We’ve had one-off type operations, we had a camp working in the Fayetteville for probably five years. That made a lot of sense for the operator but they are kind of isolated opportunity which really changed the landscape of, of course, the Bakken.
And now the Eagle Ford, these are very large geographic regions that are very spread out and generally dominated for very small towns that are in the region. So the towns actually cannot generally accommodate the influx of workers that are coming into the region.
And if they do, a lot of times it’s such a strain on the local economy from inflation but wage inflation, housing inflation, that is a net negative overall. And so we’ve always provided a very good buffer that allows for the local communities to benefit but not putting too many strains on their local businesses and services.

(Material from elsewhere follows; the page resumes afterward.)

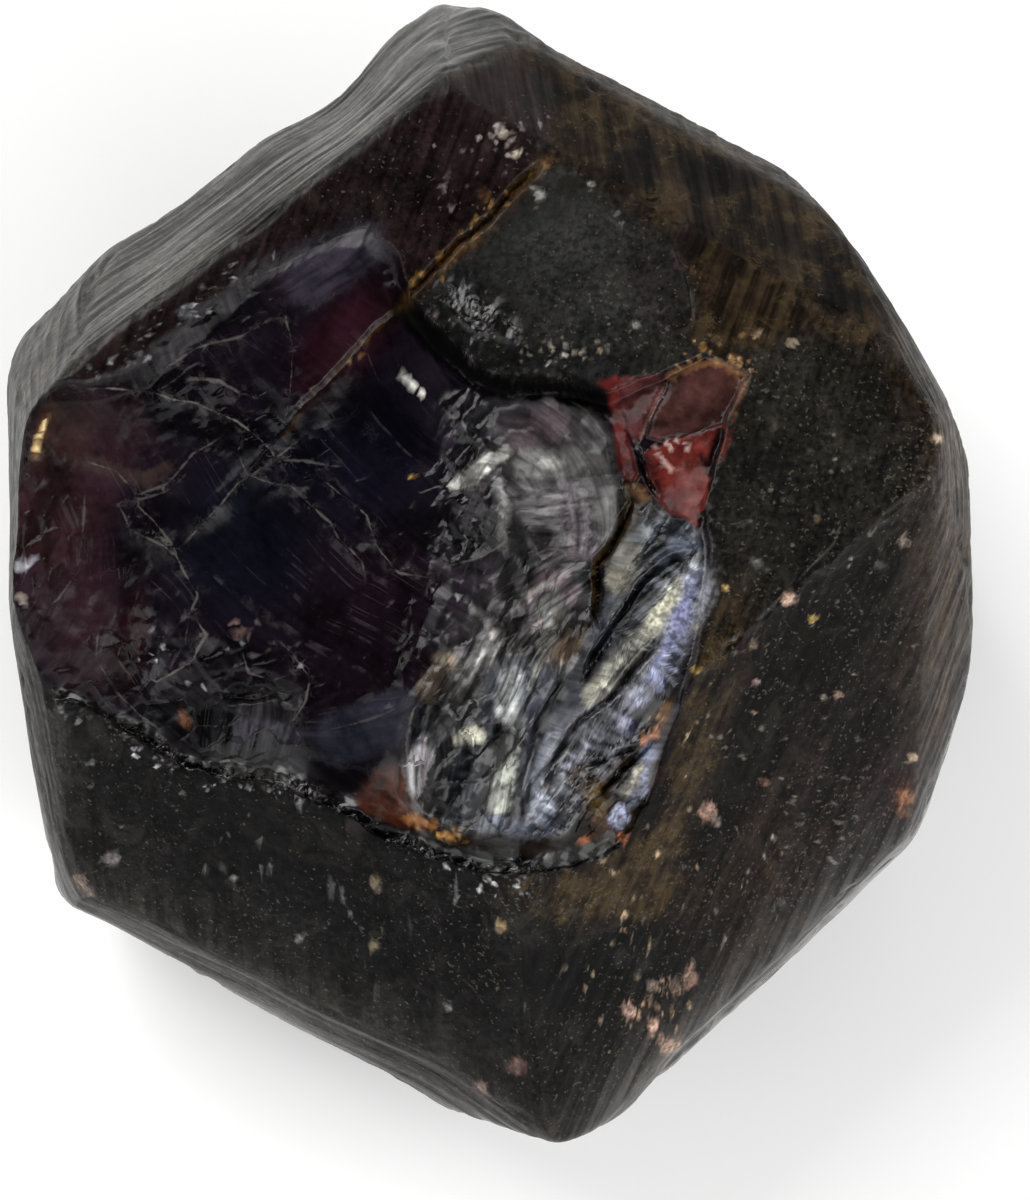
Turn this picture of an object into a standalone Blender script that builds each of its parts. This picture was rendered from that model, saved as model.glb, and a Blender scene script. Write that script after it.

We are hearing about potential opportunities in the Permian particularly as you move a little further west. And we’ve evaluated and we will continue to do in kind of Marcellus and Utica as well.
Jim Casagrande - Bridgehampton Capital
And just one quick follow up, the Carrizo Texas acquisition that you’ve had, do you that over the next year there is more either buildouts or let’s say acquisitions of that size or are there some larger hundred plus, several hundreds opportunity?
Cindy Taylor
It could be a little of both realizing that the Carrizo operation we bought it because it’s an operating facility on the ground but it’s also got room to grow and permit in place. And so that’s really the strategy around acquiring that operation.
Operator
We have no further questions at this time. Do you have any closing remarks?
Cindy Taylor
No, fantastic. I appreciate it.
I know you all have very busy week, this week and ahead of you. So we always appreciate your following and given us your time.
Have a wonderful weekend. Thanks.
Operator
Thank you ladies and gentlemen. This concludes today’s conference.
Thank you for participating. You may now disconnect.